O vice-presidente da CNBB concorda que o sentimento é de frustração, mas pondera que a lei foi declarada constitucional, o que já pode ser comemorado. “Agora, é olhar para a frente”, resumiu. Marlon Reis disse que respeita a decisão do Supremo, mas também se sente no direito de lamentar. Segundo ele, no entanto, o fato positivo é que a partir de agora não há mais hipótese de a Lei da Ficha Limpa ser considerada inconstitucional. “Alguns pontos podem passar por nova interpretação, mas é claro que não precisamos de outra lei”, disse.

Precedente Perigoso
O líder do governo na Câmara, deputado Cândido Vaccarezza (PT-SP), elogiou a decisão do STF que anulou a validade da Lei da Ficha Limpa nas eleições de 2010. Na opinião de Vaccarezza, o resultado “reafirma o compromisso com a democracia e com o Estado democrático de direito”. “Uma lei não pode retroagir para punir. Não é correto mudar a lei no meio do jogo”, disse.
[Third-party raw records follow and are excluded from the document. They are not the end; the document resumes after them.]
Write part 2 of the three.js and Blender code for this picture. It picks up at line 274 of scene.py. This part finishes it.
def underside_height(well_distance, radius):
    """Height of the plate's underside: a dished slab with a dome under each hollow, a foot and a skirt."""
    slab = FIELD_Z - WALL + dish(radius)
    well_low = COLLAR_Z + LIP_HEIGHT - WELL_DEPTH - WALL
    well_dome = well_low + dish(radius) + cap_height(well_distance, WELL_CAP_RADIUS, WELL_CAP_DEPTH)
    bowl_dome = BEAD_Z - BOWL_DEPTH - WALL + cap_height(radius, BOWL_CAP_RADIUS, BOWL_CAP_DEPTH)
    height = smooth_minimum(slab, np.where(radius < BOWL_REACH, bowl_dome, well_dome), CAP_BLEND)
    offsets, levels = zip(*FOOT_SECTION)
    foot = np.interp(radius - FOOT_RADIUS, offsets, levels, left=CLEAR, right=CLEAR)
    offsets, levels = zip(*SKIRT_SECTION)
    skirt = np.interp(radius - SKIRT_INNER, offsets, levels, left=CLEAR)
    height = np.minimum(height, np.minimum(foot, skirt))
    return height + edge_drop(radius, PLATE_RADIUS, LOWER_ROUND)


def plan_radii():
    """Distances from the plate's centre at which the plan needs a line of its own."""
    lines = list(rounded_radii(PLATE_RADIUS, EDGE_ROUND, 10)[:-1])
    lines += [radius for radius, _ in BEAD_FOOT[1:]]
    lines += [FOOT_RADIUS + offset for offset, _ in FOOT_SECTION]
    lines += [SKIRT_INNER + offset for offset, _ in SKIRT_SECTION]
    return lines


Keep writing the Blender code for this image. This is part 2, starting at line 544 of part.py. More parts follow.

O líder argumentou ainda que se a decisão fosse diferente, um precedente “perigoso” seria aberto. “O Brasil deu um passo adiante, independente se favoreceu A, B ou C.” Ainda em sua opinião, o resultado, apesar de ser ruim para quem já tomou posse com base na Lei da Ficha Limpa, “ficaria pior para a democracia se permanecesse alguém que não está embasado no arcabouço jurídico”. Apenas no Supremo são 30 recursos de políticos barrados que serão analisados.